Researchers observed healthy couples arguing, noting whether their comments expressed hostility or friendliness, dominance or submissiveness. After three years, they tested the couples’ arteries for calcification, the first sign of potential heart problems. The study also mentioned that the experimenters referred a number of the test couples to marital counseling. This is what happens when you let scientists into the bedroom: They make you pay to see more scientists.
(source: University of Utah)

The Real Academy Awards
“I’d like to thank the Academy for extending my life expectancy by four years.” We didn’t hear it at the Oscars, but perhaps we should have.

The newest issue of the Harvard Health Letter reports that Oscar-winning actors and actresses, on average, live almost four years longer than their merely nominated colleagues. Author Donald Redelmeier attributes this boost in longevity to the celebrity social status that comes with the statue.

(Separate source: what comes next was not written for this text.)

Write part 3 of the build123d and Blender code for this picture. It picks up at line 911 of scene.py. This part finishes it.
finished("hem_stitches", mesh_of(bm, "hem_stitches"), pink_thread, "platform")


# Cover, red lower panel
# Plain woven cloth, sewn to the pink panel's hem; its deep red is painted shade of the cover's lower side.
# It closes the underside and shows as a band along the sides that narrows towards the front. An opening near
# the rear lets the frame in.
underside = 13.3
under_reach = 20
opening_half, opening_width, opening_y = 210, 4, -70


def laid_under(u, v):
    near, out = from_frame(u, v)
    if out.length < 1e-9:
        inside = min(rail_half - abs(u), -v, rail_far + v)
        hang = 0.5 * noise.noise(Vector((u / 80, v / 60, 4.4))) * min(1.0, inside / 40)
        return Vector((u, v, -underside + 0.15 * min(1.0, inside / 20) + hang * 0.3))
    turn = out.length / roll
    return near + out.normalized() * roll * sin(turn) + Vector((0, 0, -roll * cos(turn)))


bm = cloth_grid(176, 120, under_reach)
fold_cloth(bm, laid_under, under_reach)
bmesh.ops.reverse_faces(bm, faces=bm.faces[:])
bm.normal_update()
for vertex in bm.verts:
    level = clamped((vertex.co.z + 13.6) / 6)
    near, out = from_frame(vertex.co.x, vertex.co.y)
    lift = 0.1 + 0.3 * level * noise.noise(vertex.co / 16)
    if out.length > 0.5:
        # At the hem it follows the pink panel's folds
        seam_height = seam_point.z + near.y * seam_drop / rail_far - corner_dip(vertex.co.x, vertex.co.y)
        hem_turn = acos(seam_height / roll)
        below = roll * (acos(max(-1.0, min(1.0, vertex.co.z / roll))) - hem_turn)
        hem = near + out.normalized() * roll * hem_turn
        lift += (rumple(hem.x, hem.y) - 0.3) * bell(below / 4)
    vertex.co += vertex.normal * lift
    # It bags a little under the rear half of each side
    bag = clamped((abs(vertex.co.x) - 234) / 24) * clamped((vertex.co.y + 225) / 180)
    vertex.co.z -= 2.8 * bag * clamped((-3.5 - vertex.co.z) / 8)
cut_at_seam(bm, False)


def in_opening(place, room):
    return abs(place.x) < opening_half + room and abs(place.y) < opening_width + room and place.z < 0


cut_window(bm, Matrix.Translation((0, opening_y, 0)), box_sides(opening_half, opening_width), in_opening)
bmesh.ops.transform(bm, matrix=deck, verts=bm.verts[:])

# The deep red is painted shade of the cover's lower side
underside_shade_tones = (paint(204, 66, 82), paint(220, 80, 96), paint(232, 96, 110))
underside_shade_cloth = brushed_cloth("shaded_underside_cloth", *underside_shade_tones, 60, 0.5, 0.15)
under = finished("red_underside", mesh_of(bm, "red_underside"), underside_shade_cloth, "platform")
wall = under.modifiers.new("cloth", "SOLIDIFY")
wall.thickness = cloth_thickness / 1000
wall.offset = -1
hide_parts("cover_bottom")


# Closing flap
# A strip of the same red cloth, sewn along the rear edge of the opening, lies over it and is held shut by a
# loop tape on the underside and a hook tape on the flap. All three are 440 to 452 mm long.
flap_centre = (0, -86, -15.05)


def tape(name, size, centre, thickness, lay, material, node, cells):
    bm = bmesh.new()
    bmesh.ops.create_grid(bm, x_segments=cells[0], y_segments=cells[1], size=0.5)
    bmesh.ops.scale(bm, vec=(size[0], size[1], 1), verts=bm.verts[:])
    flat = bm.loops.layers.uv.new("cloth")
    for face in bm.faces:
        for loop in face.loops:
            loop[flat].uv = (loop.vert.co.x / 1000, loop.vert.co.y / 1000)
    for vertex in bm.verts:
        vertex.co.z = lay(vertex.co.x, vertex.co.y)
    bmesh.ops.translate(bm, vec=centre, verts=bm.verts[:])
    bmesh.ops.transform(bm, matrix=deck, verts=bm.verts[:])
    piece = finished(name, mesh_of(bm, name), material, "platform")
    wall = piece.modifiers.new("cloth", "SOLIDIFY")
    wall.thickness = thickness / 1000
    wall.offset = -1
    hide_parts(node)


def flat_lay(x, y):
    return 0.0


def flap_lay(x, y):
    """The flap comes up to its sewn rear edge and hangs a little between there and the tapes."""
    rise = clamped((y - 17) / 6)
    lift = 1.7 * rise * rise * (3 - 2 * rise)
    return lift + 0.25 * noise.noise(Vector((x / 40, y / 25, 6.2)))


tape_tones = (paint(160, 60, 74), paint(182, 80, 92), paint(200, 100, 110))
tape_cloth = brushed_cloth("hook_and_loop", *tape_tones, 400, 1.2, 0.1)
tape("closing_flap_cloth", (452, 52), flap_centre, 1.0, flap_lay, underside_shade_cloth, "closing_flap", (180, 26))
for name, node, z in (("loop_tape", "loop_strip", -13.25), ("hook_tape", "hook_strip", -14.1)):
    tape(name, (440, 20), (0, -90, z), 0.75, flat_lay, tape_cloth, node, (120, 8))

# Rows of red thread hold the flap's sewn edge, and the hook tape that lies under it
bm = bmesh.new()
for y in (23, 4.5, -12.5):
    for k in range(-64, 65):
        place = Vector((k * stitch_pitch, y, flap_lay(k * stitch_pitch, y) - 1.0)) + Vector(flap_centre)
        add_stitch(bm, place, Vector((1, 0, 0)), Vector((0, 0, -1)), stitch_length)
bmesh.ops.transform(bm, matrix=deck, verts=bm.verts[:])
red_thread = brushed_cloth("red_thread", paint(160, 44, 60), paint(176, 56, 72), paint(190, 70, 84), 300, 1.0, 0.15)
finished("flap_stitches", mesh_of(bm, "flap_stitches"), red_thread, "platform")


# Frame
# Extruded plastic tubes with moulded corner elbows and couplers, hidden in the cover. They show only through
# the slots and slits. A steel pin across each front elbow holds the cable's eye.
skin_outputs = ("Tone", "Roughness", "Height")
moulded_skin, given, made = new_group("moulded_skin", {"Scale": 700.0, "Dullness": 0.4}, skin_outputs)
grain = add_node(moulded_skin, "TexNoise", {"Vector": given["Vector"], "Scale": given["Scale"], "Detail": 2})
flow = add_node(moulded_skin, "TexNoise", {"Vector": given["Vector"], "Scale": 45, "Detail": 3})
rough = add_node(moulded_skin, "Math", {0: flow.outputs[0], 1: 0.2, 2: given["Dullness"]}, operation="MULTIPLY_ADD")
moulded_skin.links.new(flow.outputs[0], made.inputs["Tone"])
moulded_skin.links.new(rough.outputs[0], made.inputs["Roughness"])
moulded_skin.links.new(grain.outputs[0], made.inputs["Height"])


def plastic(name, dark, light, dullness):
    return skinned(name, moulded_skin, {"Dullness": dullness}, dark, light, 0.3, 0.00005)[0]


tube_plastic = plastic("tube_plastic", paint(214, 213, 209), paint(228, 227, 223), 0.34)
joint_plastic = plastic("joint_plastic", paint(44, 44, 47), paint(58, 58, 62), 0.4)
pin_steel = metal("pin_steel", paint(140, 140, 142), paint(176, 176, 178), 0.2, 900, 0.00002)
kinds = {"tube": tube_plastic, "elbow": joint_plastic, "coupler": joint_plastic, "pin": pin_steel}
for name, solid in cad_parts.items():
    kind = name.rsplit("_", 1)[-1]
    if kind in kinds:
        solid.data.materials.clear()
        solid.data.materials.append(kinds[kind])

If Matt Damon is starting to feel sad that he never got his acting due for Good Will Hunting, here’s something to make him feel even worse: Oscar-winning screenwriters die 3.6 years earlier on average than nominated screenwriters. Redelmeier credits this to the absence of celebrity status for even the “winningest” writers and the lack of incentive for successful writers to stay in shape and look their best. Hmmm…maybe ol’ Matt will be all right after all.
(source: Harvard Health Letter)

“Give Me a Milk. Chocolate.”
George McFly may have known what he was doing when he requested his signature, super-macho beverage in Back to the Future. A new study in the International Journal of Sport Nutrition and Exercise Metabolism shows that chocolate milk is at least as good for athletes as traditional sports drinks like Gatorade. Scientists already knew that consuming carbohydrates within a half hour after exercising helps athletes recharge, but new research indicates that a dose of protein with the carbs speeds up recovery.

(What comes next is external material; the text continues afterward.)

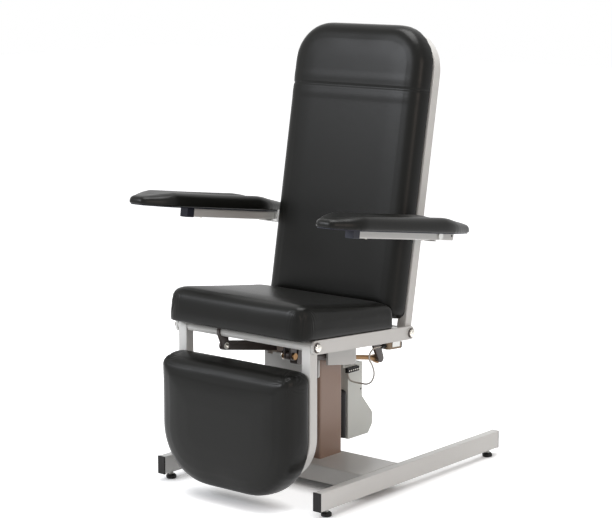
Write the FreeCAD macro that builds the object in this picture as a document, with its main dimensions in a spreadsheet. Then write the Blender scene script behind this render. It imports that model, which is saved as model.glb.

In the chocolate milk study, nine bikers pedaled until they were spent and then rested for four hours while drinking either chocolate milk, Gatorade or the protein-infused drink Endurox R4. They then biked again until they were exhausted. The chocolate milk-drinkers and the Gatorade-drinkers fared better on the second leg than the cyclists who drank Endurox R4. The scientists are baffled that the monstrous protein boost from Endurox did nothing. What a misnomer!
(source: WebMD)

Get Down Tonight
If you’re ever short on pillow talk, try serenading your lady with a smooth rendition of “Old Man River.” The low notes will practically do your work for you. A new study out of St. Andrews shows that women prefer deep male voices to higher ones—they prefer the James Earl Joneses of the world even more during the most fertile part of their menstrual cycle.

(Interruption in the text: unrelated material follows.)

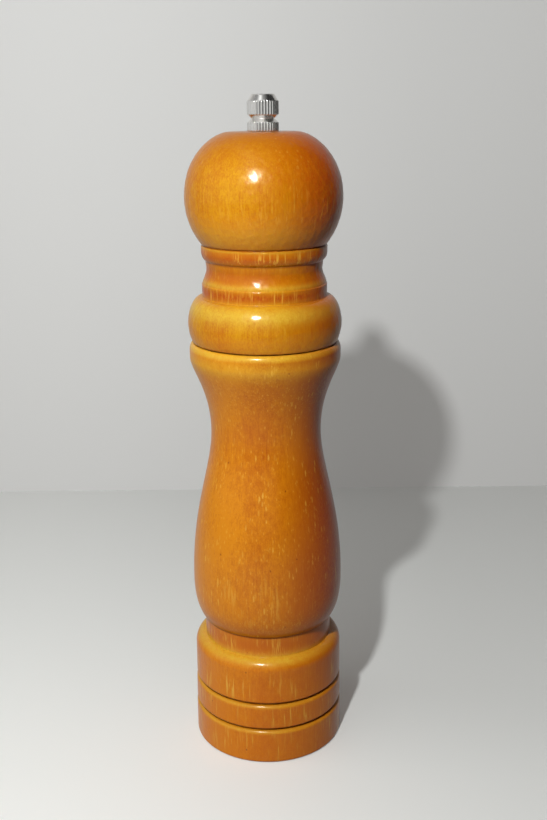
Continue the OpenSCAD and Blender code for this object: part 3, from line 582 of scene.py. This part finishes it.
def paintWood(name, stain, make, shift):
    p = millPaint(bpy.data.materials.new(name))
    far = tuple(v + make["apart"] for v in shift)
    across, height = p.axis(0), p.axis(2)
    # grain: noise stretched along the axis, from broad clouds to fine pores
    tone, streak, fine, mottle, cluster, peelBroad = [p.noise(shift=shift, **make[key]) for key in (
        "tone", "streak", "fine", "mottle", "cluster", "peelBroad")]
    grit, patch, long, peelFine = [p.noise(shift=far, **make[key]) for key in (
        "grit", "patch", "long", "peelFine")]
    shade = weighted([noise - 0.5 for noise in (tone, streak, fine, mottle, grit)], make["shades"])
    # painted light: the tone turns lighter towards the left, the lamp's side
    shade = shade * stain["spread"] + 0.5 - across.ramp(*make["leftLightRamp"]) * stain["leftLight"]
    colour = p.mix(shade.clamped(), stain["deep"], stain["light"])
    # a warmer tone by height: on the body, painted light that lightens the base bands; on the head, a darker
    # tone over the crown
    colour = p.mix(bellSum(height, stain["warmer"]), colour, stain["warm"])
    # painted bounce light: a lighter tone on the undersides and lower parts
    colour = p.mix(bellSum(height, stain["litUndersides"]), colour, stain["underLight"])
    blotch = mottle.swing(make["blotch"]) + grit.swing(make["blotch"]) + 1
    # painted shade: the stain turns richer and darker towards the right-hand side, away from the lamp, and
    # weaker towards the bottom
    side = across.ramp(stain["sideFrom"], make["sideTo"]) * height.ramp(*stain["sideLow"], *make["sideUp"])
    # painted shade: richer, darker stain in the recesses under overhangs at the listed heights, joined with
    # the shaded side and mottled by the blotches
    recessShade = bellSum(height, stain["recessShade"]).math("MAXIMUM", side * stain["side"]) * blotch
    colour = p.mix(recessShade.clamped(), colour, stain["rich"])
    # rubbed edges: thinner stain on the lips and shoulders, together with painted light on these
    # upward-facing edges, weaker towards the shaded right
    rubbedAndLit = bellSum(height, stain["rubbedAndLit"]) * blotch * across.ramp(*make["rubbedAndLitRamp"])
    colour = p.mix(rubbedAndLit.clamped(), colour, stain["thinAndLit"])
    # dashes: long cells about a millimetre wide, lit by their own random strength where a patch gathers them
    cell = p.cells(make["dashCells"], shift)
    chance = p.add("ShaderNodeSeparateColor", {}, {0: cell.also("Color")})
    dashes = (cell + grit.swing(make["dashRough"])).ramp(*make["dashRamp"])
    dashes = dashes * chance.ramp(*make["dashChance"]) * patch.ramp(*make["dashPatch"])
    bits = (p.cells(make["bitCells"], far) + grit.swing(make["bitRough"])).ramp(*make["bitRamp"])
    dashes = dashes.math("MAXIMUM", bits * mottle.ramp(*make["bitPatch"])) * stain["dashes"]
    dashes = dashes * across.ramp(*make["dashAcross"]) * height.ramp(*stain["dashLow"], *make["dashUp"])
    # long rays: thin streaks above a threshold
    rays = long.ramp(*make["longRamp"]) * bellSum(height, stain["streaked"])
    rays = rays * cluster.ramp(*make["clusterRamp"]) * stain["rays"]
    specks = p.cells(make["speckCells"], far).ramp(*make["speckRamp"]) * bellSum(height, stain["speckled"])
    light = rays.math("MAXIMUM", dashes).math("MAXIMUM", specks * make["speckShare"])
    colour = p.mix(light * make["lightShare"], colour, stain["ray"])
    # dark pinholes
    pores = p.cells(make["poreCells"], shift).ramp(*make["poreRamp"], stain["pores"], 0.0)
    colour = p.mix(pores, colour, stain["dark"])
    # dark seams: stain pooled in the grooves and creases, together with painted shade in them
    colour = p.mix(bellSum(height, stain["seams"]), colour, stain["dark"])
    relief = weighted((fine, light, peelBroad, peelFine), make["relief"])
    relief = p.bump(relief, make["reliefDepth"], make["reliefStrength"])
    return p.finish({"Base Color": colour, "Normal": relief, **make["lacquer"]})


# Metals: colour, roughness, scale of the drawn or plated grain, and how far the tint varies

metalLook = {
    "nickel_nut": ((0.90, 0.88, 0.85, 1), 0.20, (0.8, 0.8, 0.8), 0.15),
    "drawn_steel": ((0.62, 0.62, 0.62, 1), 0.30, (7, 7, 0.12), 0.25),
    "zinc_steel": ((0.66, 0.67, 0.68, 1), 0.34, (1.2, 1.2, 1.2), 0.35),
    "spring_steel": ((0.48, 0.48, 0.48, 1), 0.30, (3, 3, 3), 0.25),
    "brass_bush": ((0.78, 0.57, 0.24, 1), 0.30, (1, 1, 6), 0.25),
}
metalMake = {
    "lines": {"detail": 3, "roughness": 0.6}, "cloud": {"scale": (0.35, 0.35, 0.35), "detail": 3},
    "dulled": 0.72, "tint": 0.3, "lineRough": 0.12, "cloudRough": 0.1, "depth": 0.00002, "strength": 0.5,
}


def paintMetal(name, look, make):
    colour, roughness, grain, variation = look
    p = millPaint(bpy.data.materials.new(name))
    lines, cloud = p.noise(grain, **make["lines"]), p.noise(**make["cloud"])
    dull = tuple(v * make["dulled"] for v in colour[:3]) + (1,)
    tint = p.mix(cloud.swing(variation * 2) + lines.swing(variation) + make["tint"], colour, dull)
    rough = roughness + lines.swing(make["lineRough"]) + cloud.swing(make["cloudRough"])
    relief = p.bump(lines, make["depth"], make["strength"])
    return p.finish({"Base Color": tint, "Metallic": 1.0, "Roughness": rough, "Normal": relief})


# Ceramic and plastic: two colours mixed by a broad noise, over a fine grain

burrLook = {
    "grain": {"scale": (3, 3, 3), "detail": 4, "roughness": 0.7},
    "stain": {"scale": (0.4, 0.4, 0.4), "shift": (3, 1, 2), "detail": 3}, "stainRamp": (0.42, 0.75),
    "clean": (0.86, 0.85, 0.81, 1), "stained": (0.70, 0.65, 0.56, 1), "speck": (0.45, 0.40, 0.33, 1),
    "speckRamp": (0.62, 0.8), "speckShare": 0.35,
    "roughness": 0.48, "roughSwing": 0.3, "depth": 0.00003, "strength": 0.6,
}
plasticLook = {
    "grain": {"scale": (6, 6, 6), "detail": 3, "roughness": 0.7},
    "smear": {"scale": (0.25, 0.25, 0.5), "shift": (2, 4, 1), "detail": 3}, "smearRamp": (0.4, 0.7),
    "black": (0.020, 0.020, 0.022, 1), "worn": (0.034, 0.033, 0.032, 1),
    "roughness": 0.42, "roughSwing": 0.25, "depth": 0.00002, "strength": 0.5,
}


def paintBurr(name, look):
    p = millPaint(bpy.data.materials.new(name))
    grain, stain = p.noise(**look["grain"]), p.noise(**look["stain"])
    colour = p.mix(stain.ramp(*look["stainRamp"]), look["clean"], look["stained"])
    colour = p.mix(grain.ramp(*look["speckRamp"]) * look["speckShare"], colour, look["speck"])
    return p.finish({"Base Color": colour, "Roughness": look["roughness"] + grain.swing(look["roughSwing"]),
                     "Normal": p.bump(grain, look["depth"], look["strength"])})


def paintPlastic(name, look):
    p = millPaint(bpy.data.materials.new(name))
    grain, smear = p.noise(**look["grain"]), p.noise(**look["smear"])
    colour = p.mix(smear.ramp(*look["smearRamp"]), look["black"], look["worn"])
    return p.finish({"Base Color": colour, "Roughness": look["roughness"] + smear.swing(look["roughSwing"]),
                     "Normal": p.bump(grain, look["depth"], look["strength"])})


bodyWood = paintWood("stained_wood_body", bodyStain, woodMake, (3.1, 5.7, 0.4))
headWood = paintWood("stained_wood_head", headStain, woodMake, (41.3, 17.9, 12.6))
nickel, drawnSteel, zincSteel, springSteel, brass = [
    paintMetal(name, look, metalMake) for name, look in metalLook.items()]
ceramic = paintBurr("burr_ceramic", burrLook)
plastic = paintPlastic("black_plastic", plasticLook)

# what each node wears
finishes = {
    "body": bodyWood, "head": headWood, "adjusting_nut": nickel, "spindle": drawnSteel,
    "mechanism_housing": plastic, "shaft_guide": plastic, "burr_driver": plastic,
    "housing_screws": zincSteel, "drive_plate": zincSteel, "drive_plate_screws": zincSteel,
    "spring_washer": zincSteel, "burr_washer": zincSteel, "retaining_clip": springSteel,
    "grinder_spring": springSteel, "outer_burr": ceramic, "inner_burr": ceramic, "guide_bush": brass,
}
for name, material in finishes.items():
    slots = nodes[name].material_slots
    if not slots:
        nodes[name].data.materials.append(material)
    for entry in slots:
        entry.material = material
for piece, material in ((body, bodyWood), (head, headWood), (nut, nickel), (spindle, drawnSteel)):
    piece.data.materials.append(material)
print("materials assigned")


# Stage: pale floor with a wall close behind

stageSize = {
    "wallY": 0.232, "wallRight": 0.35, "half": 1.6, "height": 1.4,
    "floor": (0.72, 0.74, 0.72, 1), "wall": (0.65, 0.66, 0.65, 1), "roughness": 0.6, "specular": 0.2,
    "bounce": 0.28, "glow": (0.115, 0.109, 0.104, 1),
    "sweepAcross": (-140.0, 100.0), "floorSweep": (1.15, 0.88), "wallSweep": (1.14, 0.96),
}


def paintStage(name, colour, size, sweep):
    # to the camera, in gloss and through glass: the colour as written and a soft glow; dimmer to light thrown
    # back; both are swept from lighter on the left to darker on the right, a painted falloff of the lamp's
    # light
    p = millPaint(bpy.data.materials.new(name))
    seen = (p.ray("Camera") + p.ray("Glossy") + p.ray("Transmission")).clamped()
    dim = tuple(v * size["bounce"] for v in colour[:3]) + (1,)
    level = p.axis(0).ramp(*size["sweepAcross"], *sweep)
    shown = p.scaled(p.mix(seen, dim, colour), level)
    glow = p.scaled(p.mix(seen, (0, 0, 0, 1), size["glow"]), level)
    p.finish({"Base Color": shown, "Roughness": size["roughness"], "Specular IOR Level": size["specular"],
              "Emission Color": glow, "Emission Strength": 1.0})
    # seen from its back the sheet lets every ray through, so that views from behind and below are clear
    behind = p.add("ShaderNodeNewGeometry", output="Backfacing")
    clear = p.add("ShaderNodeBsdfTransparent")
    sheet = p.add("ShaderNodeMixShader", {}, {0: behind, 1: millSocket(p, p.shader.outputs[0]), 2: clear})
    p.feed(p.tree.nodes["Material Output"].inputs["Surface"], sheet)
    return p.owner


def buildSheet(name, corners, material):
    mesh = bpy.data.meshes.new(name)
    mesh.from_pydata(corners, [], [(0, 1, 2, 3)])
    mesh.materials.append(material)
    sheet = bpy.data.objects.new(name, mesh)
    bpy.context.collection.objects.link(sheet)


def buildStage(size):
    half, y, right, top = size["half"], size["wallY"], size["wallRight"], size["height"]
    buildSheet("floor_sheet", [(-half, -half, 0), (half, -half, 0), (half, y, 0), (-half, y, 0)],
               paintStage("floor_pale", size["floor"], size, size["floorSweep"]))
    buildSheet("wall_sheet", [(-half, y, 0), (right, y, 0), (right, y, top), (-half, y, top)],
               paintStage("wall_pale", size["wall"], size, size["wallSweep"]))


buildStage(stageSize)

# Lamp: a small round one, above the camera and a little left

lampSize = {"place": (-0.0807, -0.3138, 0.3837), "across": 0.018, "level": 1.0, "aim": (0, 0, 0.11)}


def buildLamp(size):
    place, aim = Vector(size["place"]), Vector(size["aim"])
    away, distance = (place - aim).normalized(), (place - aim).length
    light = bpy.data.lights.new("key_lamp", "AREA")
    light.shape = "DISK"
    light.size = size["across"]
    # level 1 lights a facing surface so that it renders as written: power = level pi^2 distance^2
    light.energy = size["level"] * math.pi ** 2 * distance ** 2
    lamp = bpy.data.objects.new("key_lamp", light)
    bpy.context.collection.objects.link(lamp)
    lamp.location = place
    lamp.rotation_mode = "QUATERNION"
    lamp.rotation_quaternion = away.to_track_quat("Z", "Y")


buildLamp(lampSize)

# Room light: pale to the left, and dim and warm to the right. Ramps run along the direction's x, from left to
# right, or its z, from level to straight up

roomSize = {
    "left": 1.1, "right": 0.05, "across": (-0.9, 0.25), "above": 0.75, "aboveUp": (0.3, 1.0),
    "cool": (0.98, 1.0, 1.0, 1), "warm": (1.0, 0.72, 0.52, 1), "warmAcross": (-0.4, 0.5),
    "glossLeft": 0.62, "glossRight": 0.07, "glossAcross": (0.1, 0.5),
    "ceiling": 0.6, "ceilingUp": (0.4, 0.85),
    "strip": 1.0, "stripX": -0.25, "stripWide": 0.16, "stripUp": (0.72, 0.80), "stripDown": (0.93, 0.98),
    "seen": 0.6,
}


def buildRoom(size):
    world = bpy.data.worlds.new("studio_room")
    bpy.context.scene.world = world
    room = millPaint(world)
    way = room.add("ShaderNodeTexCoord", output="Generated")
    x, z = [room.add("ShaderNodeSeparateXYZ", {}, {0: way}, output=axis) for axis in ("X", "Z")]
    # what lights the object: from left to right, less from straight above
    light = x.ramp(*size["across"], size["left"], size["right"])
    light = light * z.ramp(*size["aboveUp"], 1.0, size["above"])
    # in gloss: a pale left side, a dim right side and ceiling, and a lamp strip overhead
    strip = x.bell(size["stripX"], size["stripWide"]) * z.ramp(*size["stripUp"])
    strip = strip * z.ramp(*size["stripDown"], 1.0, 0.0) * size["strip"]
    gloss = x.ramp(*size["glossAcross"], size["glossLeft"], size["glossRight"])
    gloss = gloss * z.ramp(*size["ceilingUp"], 1.0, 1 - size["ceiling"]) + strip
    inGloss = room.ray("Glossy").math("MAXIMUM", room.ray("Transmission"))
    seen = room.ray("Camera")
    level = (1 - inGloss) * light + inGloss * gloss
    level = (1 - seen) * level + seen * size["seen"]
    warmth = x.ramp(*size["warmAcross"]) * (1 - inGloss) * (1 - seen)
    tinted = room.scaled(room.mix(warmth, size["cool"], size["warm"]), level)
    room.feed(room.tree.nodes["Background"].inputs["Color"], tinted)


buildRoom(roomSize)

# Camera: in front, level with the nut and tilted down; focal length and centre are in pixels of the frame

cameraSize = {"place": (0, -0.3315, 0.2107), "pitch": 13.31, "roll": -0.47, "yaw": 0.46, "focal": 1048.5,
              "centreX": 273.5, "centreY": 356.4, "wide": 547, "high": 820, "sensor": 36, "reach": (0.01, 10)}


def buildCamera(size):
    data = bpy.data.cameras.new("front_camera")
    data.sensor_width = size["sensor"]
    data.lens = size["sensor"] * size["focal"] / size["high"]
    data.shift_x = (size["wide"] / 2 - size["centreX"]) / size["high"]
    data.shift_y = (size["centreY"] - size["high"] / 2) / size["high"]
    data.clip_start, data.clip_end = size["reach"]
    camera = bpy.data.objects.new("front_camera", data)
    bpy.context.collection.objects.link(camera)
    pitch, roll, yaw = (math.radians(size[k]) for k in ("pitch", "roll", "yaw"))
    forward = Vector((math.sin(yaw) * math.cos(pitch), math.cos(yaw) * math.cos(pitch), -math.sin(pitch)))
    camera.rotation_mode = "QUATERNION"
    camera.rotation_quaternion = (-forward).to_track_quat("Z", "Y") @ Quaternion((0, 0, 1), roll)
    camera.location = size["place"]
    bpy.context.scene.camera = camera


buildCamera(cameraSize)
bpy.context.scene.view_settings.view_transform = "Standard"
print("stage, lamp and camera ready")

The researchers attributed the periodic acceptance of tenors to a desire to find a man who would be a good, caring father. The rest of the time, women want cavemen. Lead researcher, David Feinberg, who has a self-described high-pitched voice, told other squeaky men they could find comfort in knowing he was in a long-term relationship. “It might be that someone with a high-pitched voice like me might be able to get a committed relationship with a woman, but there’s always the possibility that women are going to go out and cheat with a man with a deep voice,” he told the press. Great comforting, Feinberg.
(source: Scotsman)

Grandma v. Crocodile
The government of Australia bestowed its highest civilian honor, the Star of Courage, on a 61-year-old grandmother of two who wrestled a crocodile. Alicia Sorohan was on a camping trip with her family, when she awoke to the sounds of her son’s friend screaming. She ran outside to find a 14-foot crocodile attacking a man, dragging him by the ankle toward the water. She jumped on the crocodile’s back, wrestling it as it writhed. The croc broke Sorohan’s nose and clamped its jaws around her arm, but she held the beast at bay until her son was able to shoot it.

After two plates, 12 screws and a year of physical therapy, Sorohan’s arm is back in decent shape, and she’s still going back to the same campsite. “After it happened, we said we wouldn’t go back, but last year we had to go back because I love it so much. I call it paradise,” she told the press. If that’s your paradise, lady, I don’t want to see your hell.